I’m curious about your thoughts on this.

I might be a horrible person when I answer “Let the player tell you what they were told”.

I also think that the GM can and should just give a bunch of random plot cookies sometimes. If you aren’t all invested in the Hermit, and instead invested in the Fates, I think it’s fine?


I would answer for myself why the hermit believes this – what personal tragedy the hermit has suffered that led him to the Belief – and then have the hermit share that anecdote. If I wanted the hermit to have actionable information about the Fates, I would put that into his anecdote.

Do you know what the fuck is going on with the Fates, or…?


Yes. Most people don’t believe they actually exist. The most desperate tend to find them, though. And they will change your fate for a cost, a cost you won’t remember the details of, and that they won’t collect until you come back to them a second time. Problem is that they give really shitty deals, where the longer you try to live out your new fate, the worse off you become. So it’s inevitable that you will fall, and they love to watch unfortunate souls fall.

That’s the gist. It’s not my idea, actually. The setting and the depiction of the Fates I’m using in this scenario I got from a friend of mine who is a talented writer, and who knows a LOT more about mythology than I do.

This was also my first thought.

So the player could learn this, and they could also learn of something the fates want (your fetch quest), and would accept as payment. Or even something the player could agree to do in exchange for their old life back, one last job.

I think because you’ve done a DoW, and because there was no compromise, the outcome should feel big. This might be an opportunity to think about how quickly you can reasonably escalate the story. I think as a DM this is something I struggle with, slowing things down to try and pace things out, when sometimes I should be cranking up.


Thank you for the reply. The part I’m trying to focus on is that this whole thing feels weird. player success usually pushes things their way, and failure is when I get to interject nuance and complexity. But here, I had to push the belief, but the result was that I get to tell him what to pursue next? I just think that’s strange.

I think that the outcome of success is they get the whole answer! The Fates are shitty. They promise you everything and rob you of that which you wanted. Here’s how they do it…

If you want my help, I can tell you how to summon them and make a deal. But if you want my advice, as someone who walked the path you are walking, turn around and walk away.

That way they get what they want, they have a path forward, and you’ve signposted the very real danger they might be putting their character into.

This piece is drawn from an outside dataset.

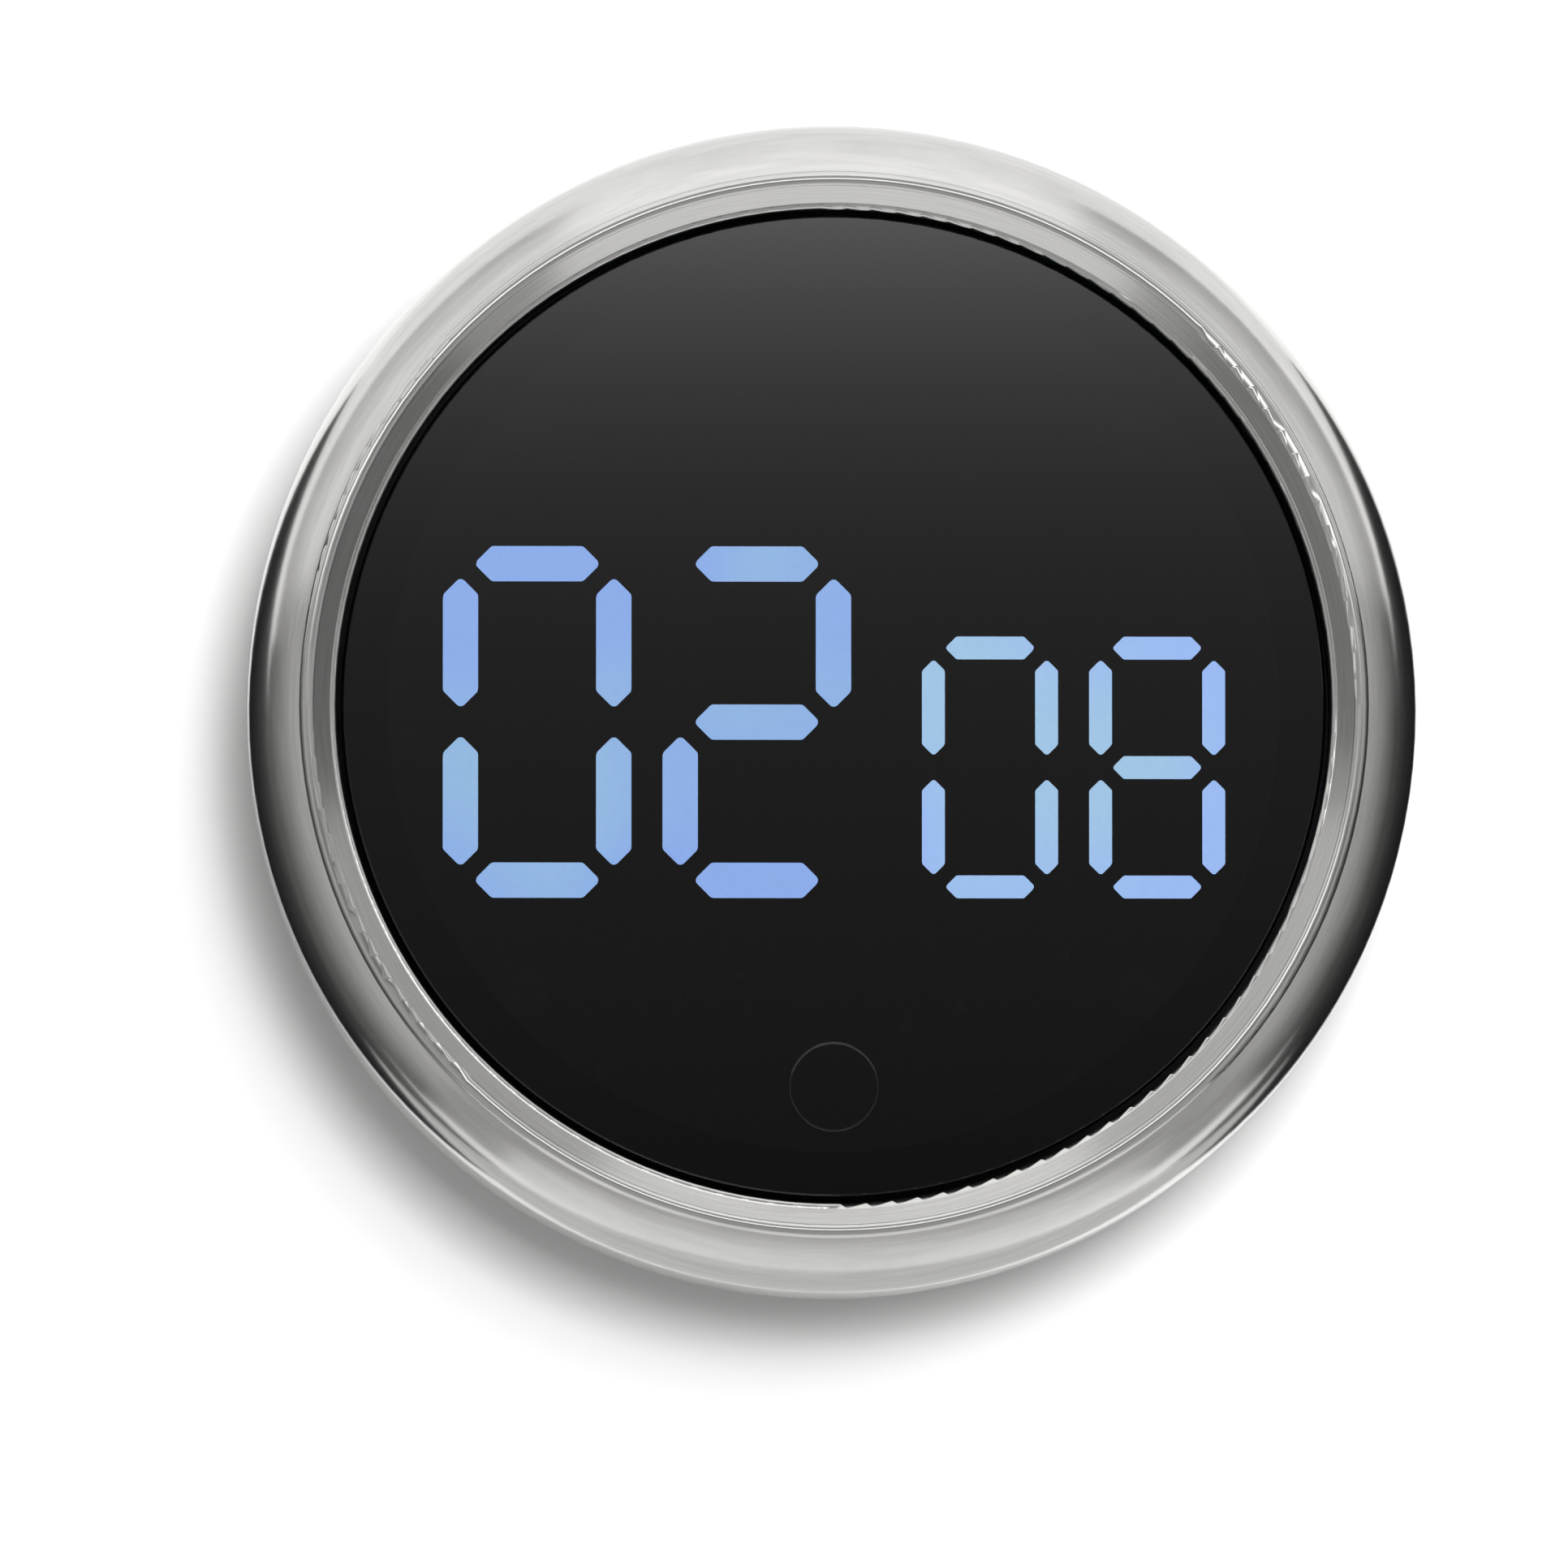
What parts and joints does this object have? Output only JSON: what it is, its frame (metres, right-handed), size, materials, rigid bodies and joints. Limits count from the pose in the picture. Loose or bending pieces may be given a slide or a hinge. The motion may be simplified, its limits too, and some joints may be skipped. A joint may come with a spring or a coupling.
{
  "type": "kitchen timer",
  "caption": "Round magnetic kitchen timer with a turning steel ring, a lit digital display behind a face that is pressed, and a battery door in the back.",
  "frame": {"origin": "centre of the foot ring's lower face, where the timer rests on its back", "axes": "+Z out of the face, +Y towards twelve o'clock, +X to the right of the display"},
  "size_m": [0.078, 0.078, 0.0275],
  "materials": {
    "satin_steel": "satin, brushed round the ring",
    "screw_steel": "plated",
    "contact_metal": "nickel plated",
    "magnet_metal": "nickel plated",
    "case_plastic": "fine matt texture",
    "chassis_plastic": "matt",
    "carrier_plastic": "matt",
    "gear_plastic": "natural acetal",
    "washer_plastic": "slippery, matt",
    "button_plastic": "moulded",
    "part_plastic": "moulded",
    "display_black": "dead matt",
    "segment_light": "diffusing, lit",
    "segment_dark": "diffusing, unlit",
    "led_chip": "phosphor",
    "board_green": "solder mask",
    "smoked_lens": "smoked, polished",
    "foot_silicone": "soft, matt",
    "cell_sleeve": "printed film",
    "adhesive": "tape",
    "switch_metal": "pressed sheet",
    "wire_red": "insulation",
    "wire_yellow": "insulation",
    "wire_blue": "insulation"
  },
  "bodies": {
    "case": {"rear_case": "case_plastic", "foot_ring": "foot_silicone", "magnets": "magnet_metal", "cells": "cell_sleeve", "positive_contact": "contact_metal", "negative_contact": "contact_metal", "bridge_contacts": "contact_metal", "contact_springs": "contact_metal", "buzzer": "part_plastic", "volume_switch": "switch_metal", "volume_board": "board_green", "case_screws": "screw_steel", "glide_washer": "washer_plastic", "chassis": "chassis_plastic", "circuit_board": "board_green", "board_screws": "screw_steel", "encoder": "part_plastic", "display_housing": "display_black", "led_chips": "led_chip", "controller_chip": "part_plastic", "passives": "led_chip", "minutes_tens_light": "segment_light", "minutes_units_light": "segment_light", "seconds_tens_light": "segment_light", "seconds_units_light": "segment_light", "unlit_segments": "segment_dark", "tact_switch": "part_plastic", "battery_leads": "wire_red", "buzzer_leads": "wire_yellow", "volume_leads": "wire_blue"},
    "ring": {"bezel_trim": "satin_steel", "ring_carrier": "carrier_plastic", "ring_gear": "gear_plastic", "ring_gear_screws": "screw_steel"},
    "pinion": {"pinion": "gear_plastic", "encoder_shaft": "screw_steel"},
    "face": {"face_frame": "chassis_plastic", "lens_adhesive": "adhesive", "lens": "smoked_lens"},
    "plunger": {"plunger": "button_plastic"},
    "door": {"battery_door": "case_plastic"},
    "slider": {"volume_slider": "button_plastic"}
  },
  "joints": [
    {"name": "ring_turn", "type": "hinge", "parent": "case", "child": "ring", "pos_m": [0, 0, 0.018], "axis": [0, 0, 1], "continuous": true},
    {"name": "pinion_spin", "type": "hinge", "parent": "case", "child": "pinion", "pos_m": [0.028, 0, 0.011], "axis": [0, 0, 1], "continuous": true},
    {"name": "face_press", "type": "hinge", "parent": "case", "child": "face", "pos_m": [0, 0.0295, 0.02205], "axis": [1, 0, 0], "range_deg": [0, 0.35], "stiffness_Nm_per_rad": 2, "springref_deg": -2.01},
    {"name": "plunger_press", "type": "slide", "parent": "case", "child": "plunger", "axis": [0, 0, -1], "range_m": [0, 0.00034]},
    {"name": "door_swing", "type": "hinge", "parent": "case", "child": "door", "pos_m": [0, 0.0249, 0.0013], "axis": [1, 0, 0], "range_deg": [0, 85]},
    {"name": "volume_slide", "type": "slide", "parent": "case", "child": "slider", "axis": [0, 1, 0], "range_m": [-0.002, 0.002]}
  ],
  "couplings": [
    {"joint": "pinion_spin", "follows": "ring_turn", "ratio": 6},
    {"joint": "plunger_press", "follows": "face_press", "m_per_rad": 0.0549}
  ]
}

More open ended beliefs can feel a bit strange sometimes, ‘find out what my enemy is plotting’, the DM is still on the hook for coming up with a plot, ‘prove that my enemy is plotting x’, the player has really laid out what they want with a success. I think either approach is fine, I think you can say the player has completed the belief, and tell him everything the hermit knows about the fates.

Countercheck is right, a belief can open things up in the story. If you really want to throw the choice back to the player you can either ask them what they’d like the information to be (as in they get to steer the story directly), or you could hit them with a choice. Maybe some new information comes up which ties into the character’s other BITs, maybe there’s an easy way to deal with the fates but it would mean giving up something the character values, while there is still the option of the more difficult fetch quest.

have the hermit know about the fates. However this is the wrong hermit. lol

Why would I make them the wrong hermit? I’m confused. They succeeded in tracking him down and in their duel… Like, I feel like that would be a kind of ‘gotcha’ if I pulled that.